Nuber: Artenvielfalt steigern

Ein wichtiger Nebeneffekt des Ganzen, ist der Erhalt der Artenvielfalt. „Streuobstwiesen sind schon grundsätzlich sehr artenreich, denn sie bieten Lebensraum für Tiere und Pflanzen, die das Freiland, aber auch solche die den Waldrand vorziehen. Diese Artenvielfalt gelte es aber zu steigern, empfiehlt Nuber.

„Die Obstwiese muss nicht immer schwäbisch-ordentlich aufgeräumt sein“, sagt Nuber. Ein abgestorbener Baum müsse nicht sofort gerodet werden. „Als Totholz kann er noch lange Insekten, Vögeln oder dem Mauswiesel als Nahrungsquelle oder Behausung dienen.“ Auch Reisig- oder Steinhaufen, Insektenhotels und Vogelnistkästen sind eine Hilfe.

Mit dem Baywa-Markt in Weil der Stadt konnte jüngst auch eine neue Annahmestelle gefunden werden.
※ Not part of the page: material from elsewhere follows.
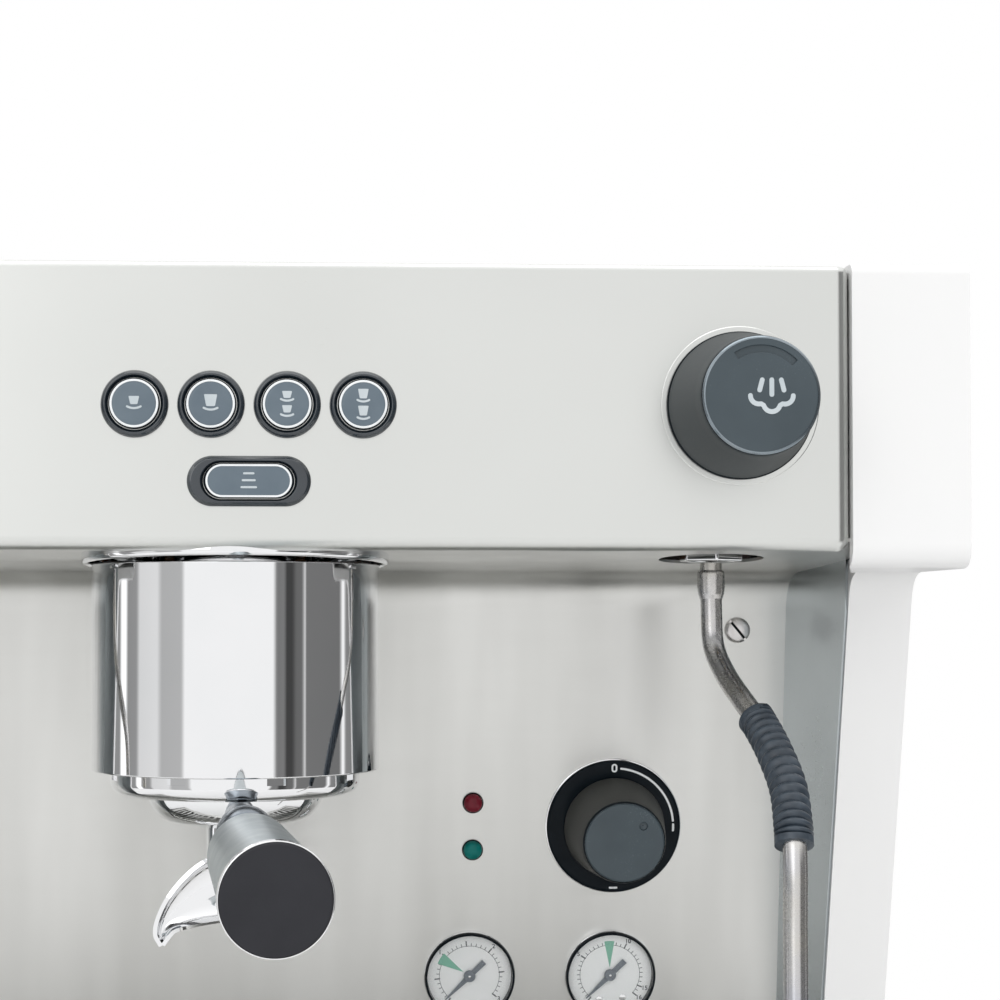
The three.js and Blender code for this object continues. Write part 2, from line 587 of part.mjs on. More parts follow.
buttonPlaces().forEach((x, i) => {
  add(`button_bezel_${i + 1}`, roundBezel(), blackGloss, onHood(x, BUTTON_Z));
  add(`button_cap_${i + 1}`, roundCap(), slate, onHood(x, BUTTON_Z));
});
add('oval_bezel', ovalBezel(), blackGloss, onHood(0, OVAL_Z));
add('oval_cap', ovalCap(), slate, onHood(0, OVAL_Z));
add('steam_knob', valveKnob(), knobGrey, onHood(KNOB_X, KNOB_Z));
add('water_knob', valveKnob(), knobGrey, onHood(-KNOB_X, KNOB_Z));
add('steam_valve', valve(1), brass);
add('water_valve', valve(-1), brass);

add('wand_nut', hexNut(1, 8.9), chrome);
add('wand_ball', wandBall(), chrome);
add('steam_wand', wandTube(), chrome);
add('wand_grip', wandGrip(), rubber);
add('wand_nozzle', wandNozzle(), chrome);
add('water_spout', waterSpout(), chrome);

add('switch_plate', switchPlate(), blackGloss, onSplash(SWITCH));
add('switch_knob', switchKnob(), knobGrey, onSplash(SWITCH));
add('lamp_red', lamp(), redLens, onSplash(LAMP_RED));
add('lamp_green', lamp(), greenLens, onSplash(LAMP_GREEN));
GAUGES_X.forEach((x, i) => {
  const place = onSplash([x, GAUGE_Z]);
  add(`gauge_case_${i + 1}`, gaugeCase(), dialWhite, place);
  add(`gauge_needle_${i + 1}`, needle(), blackMatt, place);
});
add('backsplash_screw', screw(), chrome, onSplash(SCREW));

add('boiler', boiler(), copper);
add('heating_element', heater(), brass);
add('pump_motor', motor(), blackMatt);
add('pump', pump(), brass);
add('solenoid_valve', solenoid(), blackMatt);

export default machine;
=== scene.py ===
import math
from functools import partial

import bmesh
import bpy
from mathutils import Matrix, Vector


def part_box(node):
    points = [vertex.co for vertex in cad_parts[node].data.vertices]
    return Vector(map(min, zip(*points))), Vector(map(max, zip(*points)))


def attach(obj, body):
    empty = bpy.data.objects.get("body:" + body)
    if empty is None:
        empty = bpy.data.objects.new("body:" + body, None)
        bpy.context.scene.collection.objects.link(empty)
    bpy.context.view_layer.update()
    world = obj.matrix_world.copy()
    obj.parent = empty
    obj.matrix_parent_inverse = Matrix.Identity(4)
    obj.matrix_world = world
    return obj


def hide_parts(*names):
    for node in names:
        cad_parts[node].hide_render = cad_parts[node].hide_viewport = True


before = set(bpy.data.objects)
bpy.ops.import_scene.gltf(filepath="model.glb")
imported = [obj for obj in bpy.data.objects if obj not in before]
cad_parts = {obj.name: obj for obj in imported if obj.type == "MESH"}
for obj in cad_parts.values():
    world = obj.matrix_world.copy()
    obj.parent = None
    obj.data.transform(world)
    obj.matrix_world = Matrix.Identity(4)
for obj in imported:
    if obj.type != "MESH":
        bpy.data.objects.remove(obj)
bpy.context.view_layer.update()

MM = 0.001
ROOT = "machine"
FACING = math.pi / 2                 # fittings are modelled facing +Z, then stood up to face -Y
LEAN = math.radians(7.2)             # the backsplash leans back towards its foot


# ---------------------------------------------------------------- places taken from the frame
def low(node):
    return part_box(node)[0] / MM


def high(node):
    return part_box(node)[1] / MM


def mid(node):
    return (low(node) + high(node)) / 2


HOOD_Y = low("hood_front_panel").y
HOOD_Z0, HOOD_Z1 = low("hood_front_panel").z, high("hood_front_panel").z
HOOD_X = high("hood_front_panel").x
PANEL_X = high("side_panel_right").x
PANEL_TOP = high("side_panel_right").z
PANEL_REAR = high("side_panel_right").y
PANEL_FOOT = low("side_panel_right").z
TRAY_FRONT = low("drip_tray").y
WALL_X = high("backsplash").x
SPLASH_FOOT = low("backsplash").z
SPLASH_TOP = high("backsplash").z
SPLASH_TOP_Y = HOOD_Y + 140
UNDER_LIP = 4.6                      # the underside sheet starts this far behind the hood's front
UNDER_FRONT_Z, UNDER_REAR_Z = 375.6, 366.6
COLUMN_TOP_Y, COLUMN_TOP_Z = HOOD_Y + 71, 363
COLUMN_SLOPE = math.tan(math.radians(14.3))
GROUP = mid("shower_screen")
HANDLE_TURN = math.radians(5.2)
HANDLE_Z = 267
WAND = mid("wand_ball")
SWITCH_Z, LAMP_RED_Z, LAMP_GREEN_Z, GAUGE_Z, SCREW_Z = 258.8, 268.9, 248.5, 193.8, 343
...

Als Vertreter der etwa 80 Händler im Kreis, die den Saft anbieten, war Reinhold Frech von Getränke Maile in Weil der Stadt mit dabei. Und so stießen bei leckerem Zwiebelkuchen aus der örtlichen Bäckerei alle darauf an, gemeinsam für Naturschutz und sich selbst etwas Gutes tun zu können.